INFORMATION SHOWN start

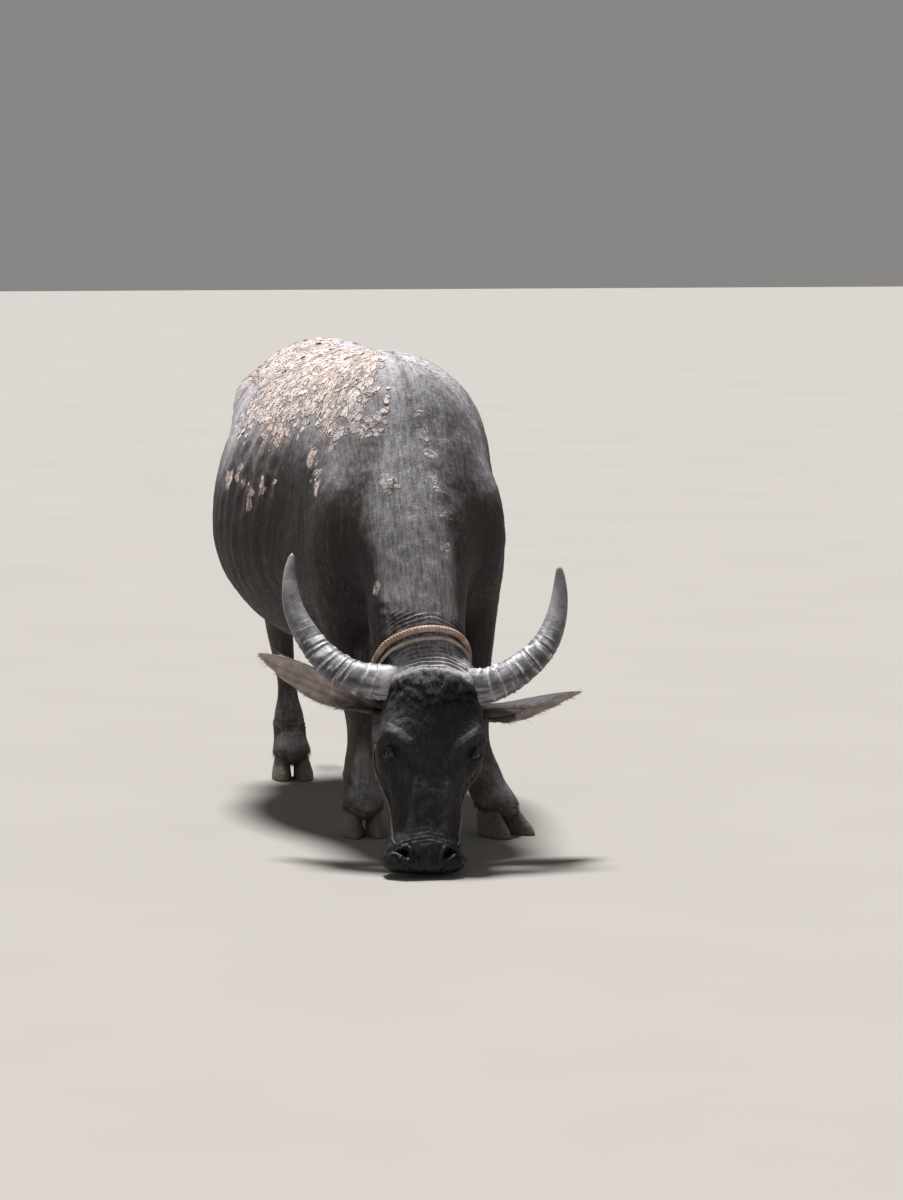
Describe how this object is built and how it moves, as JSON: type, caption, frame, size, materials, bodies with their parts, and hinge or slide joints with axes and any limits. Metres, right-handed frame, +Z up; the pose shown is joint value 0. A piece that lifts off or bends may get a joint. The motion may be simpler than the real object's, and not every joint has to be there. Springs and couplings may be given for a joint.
{
  "type": "water buffalo",
  "caption": "Life-size swamp water buffalo standing with its head down to graze, with swept crescent horns, a rope collar and a thin nose rope.",
  "frame": {"origin": "on the floor, under the middle of the whole animal's box", "axes": "+Z up, -Y toward the muzzle, +X toward the animal's left side"},
  "size_m": [0.8102, 2.1116, 1.2882],
  "materials": {
    "hide": "matte dark hide with sparse short hair and dried mud",
    "ear": "soft hide, pale inside",
    "eye": "wet and glossy",
    "horn": "ridged grey horn, smooth at the tip",
    "hoof": "worn matte horn",
    "collar_rope": "twisted fibre rope",
    "pale_rope": "thin twisted cord"
  },
  "bodies": {
    "root": {"head": "hide", "neck": "hide", "torso": "hide", "tail": "hide", "leg_front_right": "hide", "leg_front_left": "hide", "leg_hind_right": "hide", "leg_hind_left": "hide", "ear_right": "ear", "ear_left": "ear", "eye_right": "eye", "eye_left": "eye", "horn_right": "horn", "horn_left": "horn", "claw_front_right_right": "hoof", "claw_front_right_left": "hoof", "claw_front_left_right": "hoof", "claw_front_left_left": "hoof", "claw_hind_right_right": "hoof", "claw_hind_right_left": "hoof", "claw_hind_left_right": "hoof", "claw_hind_left_left": "hoof", "dewclaw_front_right_right": "hoof", "dewclaw_front_right_left": "hoof", "dewclaw_front_left_right": "hoof", "dewclaw_front_left_left": "hoof", "dewclaw_hind_right_right": "hoof", "dewclaw_hind_right_left": "hoof", "dewclaw_hind_left_right": "hoof", "dewclaw_hind_left_left": "hoof", "collar_rope": "collar_rope", "collar_cord": "pale_rope", "nose_rope_right": "pale_rope", "nose_rope_left": "pale_rope"}
  },
  "joints": []
}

INFORMATION SHOWN end

TASK OBJECTIVE: Within the listing above, copy each line that has the string "frame".

SOLUTION FOR THIS EXERCISE:
Describe how this object is built and how it moves, as JSON: type, caption, frame, size, materials, bodies with their parts, and hinge or slide joints with axes and any limits. Metres, right-handed frame, +Z up; the pose shown is joint value 0. A piece that lifts off or bends may get a joint. The motion may be simpler than the real object's, and not every joint has to be there. Springs and couplings may be given for a joint.
  "frame": {"origin": "on the floor, under the middle of the whole animal's box", "axes": "+Z up, -Y toward the muzzle, +X toward the animal's left side"},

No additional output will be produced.